# Meet Jaxon



## *Jax* (Jul 5, 2005)

Ok, here is my little guy. We call him Jax but his full name is Jaxon. He is a 10 week old Chihuahua/ Miniature Pinscher mix.

This is couple days after I brought him home









And these were taken today


















I'm kinda hoping his ears will stand back up, but if not that is ok. I think he looks cute regardless. Plus he really loves the kids that is all that matters!


----------



## Mia's Mom (Jan 25, 2005)

Awww, what a cutie.... Love the name.... 

Congrats & Welcome :wave:


----------



## luv4mygirls (Feb 20, 2005)

great name! he's adorable!


----------



## sjc (Jan 14, 2005)

He is cute!! I like his ears.....


----------



## OzzyAndLilysMom (Mar 9, 2004)

I like his ears too he is adorable


----------



## KB (Apr 13, 2004)

He is beautiful either way!! :wave:


----------



## Sachem (Jul 1, 2005)

*Jax* said:


> I'm kinda hoping his ears will stand back up, but if not that is ok. I think he looks cute regardless. Plus he really loves the kids that is all that matters!


I'm with you on this about the kids :wink: Good luck with him


----------



## stefanie_farrell (Jan 11, 2005)

aww i hope he brings you many years of happiness. he looks so gentle!
x


----------



## stefania (Apr 16, 2005)

I like the long legs


----------



## nabi (Nov 25, 2004)

He is adorable ! I love his name.


----------



## janiebabes (Mar 30, 2004)

HE is adorable!


----------



## Rachael Polachek (Feb 19, 2005)

What gorgeous long legs! And I kinda hope his ears stay floppy. Either way, he's a cutie patootie. :lol:


----------



## Auggies Mom (Jun 9, 2004)

Hello & welcome :wave: Jax is very adorable My auggie's ears flop too and i love them


----------



## TiffsLilChi (Mar 31, 2005)

Rachael Polachek said:


> What gorgeous long legs!


Thats exactly what i was thinking!

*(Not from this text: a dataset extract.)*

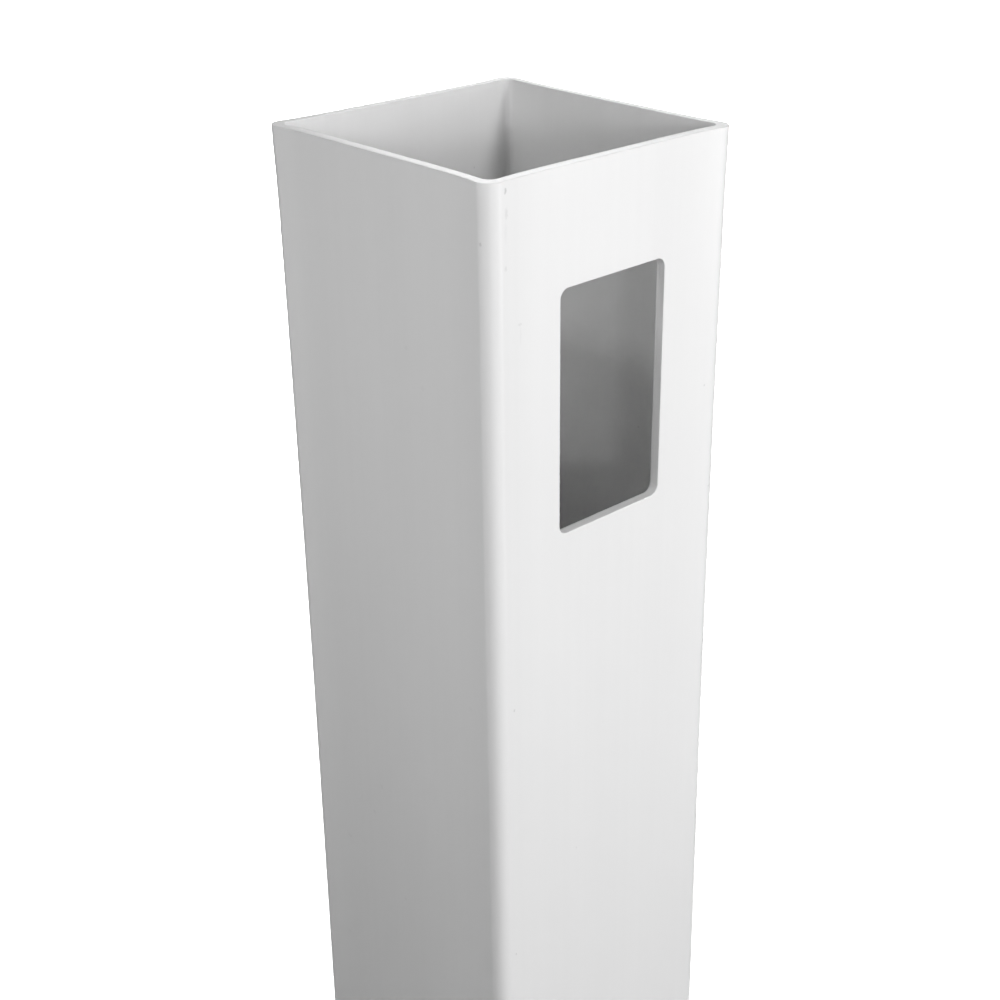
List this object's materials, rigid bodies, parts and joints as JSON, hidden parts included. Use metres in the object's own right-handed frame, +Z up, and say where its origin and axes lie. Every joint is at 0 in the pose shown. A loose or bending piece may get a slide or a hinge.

My goodness he has some looooong legs! I love him, too cute.


----------



## xx-nathalie-xx (Jan 10, 2005)

what a cutie !! love his long legs :wink: 

kisses nat


----------



## fizzy n kirbys mum (Jan 17, 2005)

Welcome :wave: What a great looking little guy  
I just love him


----------



## Iamafairy (Jan 26, 2005)

So adorable!


----------



## MYCHIBABY (Apr 26, 2005)

Awww.....he's adorable! Welcome.


----------



## luvmydogs (May 13, 2005)

Jax is cutie. I am sure you will have loads of fun with him.

Leslie


----------



## kiwi love (Jun 30, 2004)

He is just too cute I love his long legs and floppy ears too. Very adorable


----------